Back in 2018 when the league first placed eight teams in the tournament, there was plenty of rejoicing as the fruits of the conference office’s emphasis showed dividends in a major way. Unfortunately, just two schools made it to the second weekend and none survived the Sweet 16.
Last year, eight programs made the tourney and Alabama reached the Final Four for the first time in program history, but the SEC finished just 9–8 overall and took a starring role in memorable upsets like the Oakland Golden Grizzlies shocking No. 3 seed Kentucky in the first round.
What will the narrative be this time around as the SEC deals with the pressure of a potentially record-setting tournament field? Given how open the sport has been this season and with numerous legitimate contenders to win it all, that’s the one thing left on the plate for the league to still grab hold of in 2025.

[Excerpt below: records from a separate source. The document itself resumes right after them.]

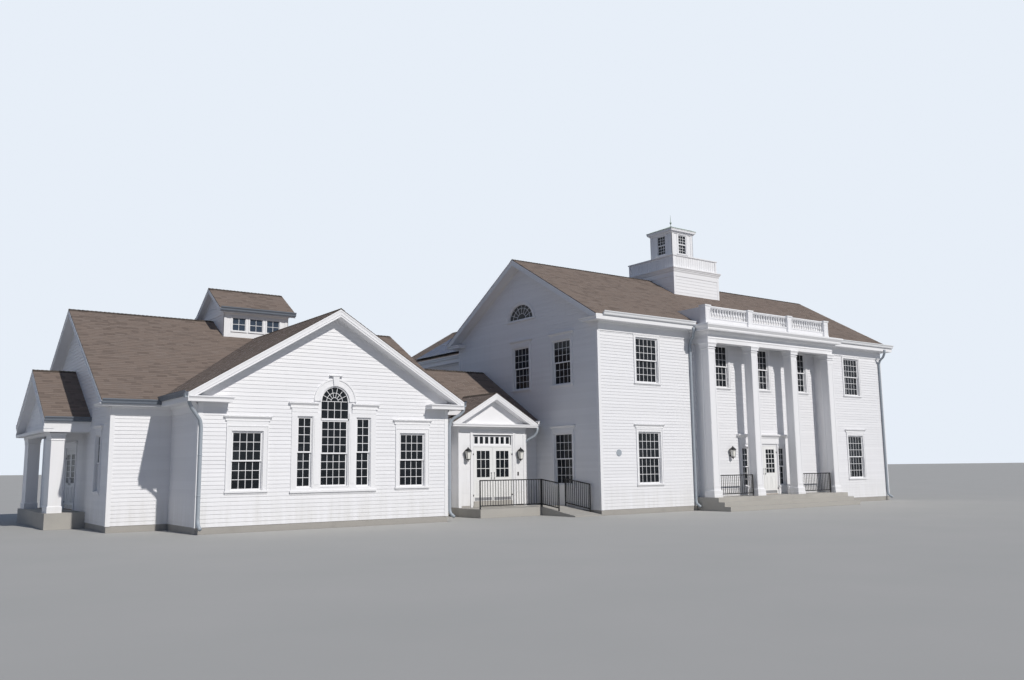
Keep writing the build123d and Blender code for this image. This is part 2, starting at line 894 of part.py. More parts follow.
def cupola():
    base = square_tier(cupola_base_size, main_eave, cupola_base_top)
    base -= square_tier(cupola_base_size - 2 * wall_thickness, main_eave - 1, cupola_base_top + 1)
    base -= main_roof.below(0, main_length, main_overhang)
    deck_top = cupola_base_top + cupola_cornice_height
    cornice = square_tier(cupola_base_size + 2 * cupola_cornice_proud, cupola_base_top + 60, deck_top)
    cornice += square_tier(cupola_base_size + cupola_cornice_proud, cupola_base_top, cupola_base_top + 60)
    parts["cupola_base"] = base + cornice

    half = parapet_size / 2
    short = half - parapet_board - foundation_joint
    panels = []
    for side in (-1, 1):
        x = cupola_middle + side * (half - parapet_board / 2)
        y = main_half + side * (half - parapet_board / 2)
        thin = parapet_board / 2
        top = deck_top + parapet_height
        panels.append(box(x - thin, x + thin, main_half - half, main_half + half, deck_top, top))
        panels.append(box(cupola_middle - short, cupola_middle + short, y - thin, y + thin, deck_top, top))
    parts["cupola_parapet"] = separate(panels)

    lantern = square_tier(lantern_size, deck_top, lantern_top)
    lantern -= square_tier(lantern_size - 2 * lantern_wall, deck_top, lantern_top)
    half_window = lantern_window_width / 2
    reach = lantern_size
    lantern -= box(
        cupola_middle - half_window,
        cupola_middle + half_window,
        main_half - reach,
        main_half + reach,
        lantern_window_bottom,
        lantern_window_top,
    )
    lantern -= box(
        cupola_middle - reach,
        cupola_middle + reach,
        main_half - half_window,
        main_half + half_window,
        lantern_window_bottom,
        lantern_window_top,
    )
    parts["cupola_lantern"] = lantern
    inner = lantern_size / 2 - lantern_wall / 2
    for facing, x, y in ((front, 0, -inner), (rear, 0, inner), (left, -inner, 0), (right, inner, 0)):
        pane = box(-half_window, half_window, 0, glass_thickness, lantern_window_bottom, lantern_window_top)
        window_glass.append(spot(cupola_middle + x, main_half + y, facing) * pane)

    eave_top = lantern_top + lantern_eave_height
    eave_half = lantern_size / 2 + lantern_eave_proud
    apex = eave_top + lantern_roof_rise
    levels = ((lantern_top, eave_half), (eave_top, eave_half), (apex, finial_radius))
    cap = faceted([ring(cupola_middle, main_half, z, half, 4) for z, half in levels])
    ball_middle = apex + finial_height * 0.3
    ball = finial_ball_radius
    levels = (
        (apex, finial_radius),
        (ball_middle - ball, finial_radius),
        (ball_middle - ball / 2, ball),
        (ball_middle + ball / 2, ball),
        (ball_middle + ball, finial_radius),
        (apex + finial_height, finial_radius / 2),
    )
    finial = faceted([ring(cupola_middle, main_half, z, half, 8) for z, half in levels])
    parts["cupola_roof"] = cap + finial


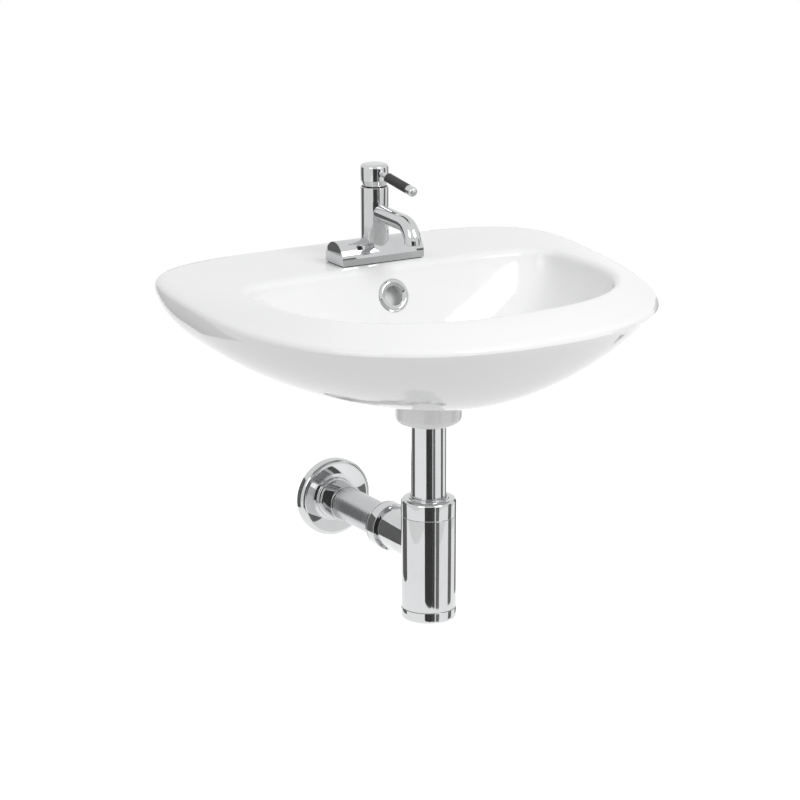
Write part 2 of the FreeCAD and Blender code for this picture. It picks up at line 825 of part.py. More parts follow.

“When you have that many teams in the tournament, I don’t know that winning a title is really a validation of the league as much as it’s going to be validation for one team. But getting like three teams in the Elite Eight or two teams in the Final Four, that’s going to be really tough, honestly, for the SEC to perform as well in the tournament as they have in the regular season to keep their rating where it is,” Pomeroy says. “I did have the SEC as the best conference coming into the year, but the level they’ve taken it to is kind of freaky. You wonder if this is a trend or is this a fluke and I don’t know the answer to that.”
Those in the conference office in Birmingham, certainly believe it’s the former and have been leaving no stone unturned, and no foundational crack unseen, in making sure that’s the case after years of hard work under the surface.
Make all the jokes you want, but the SEC is indeed a basketball league—back at the center of the hoops world for all the right reasons this time around.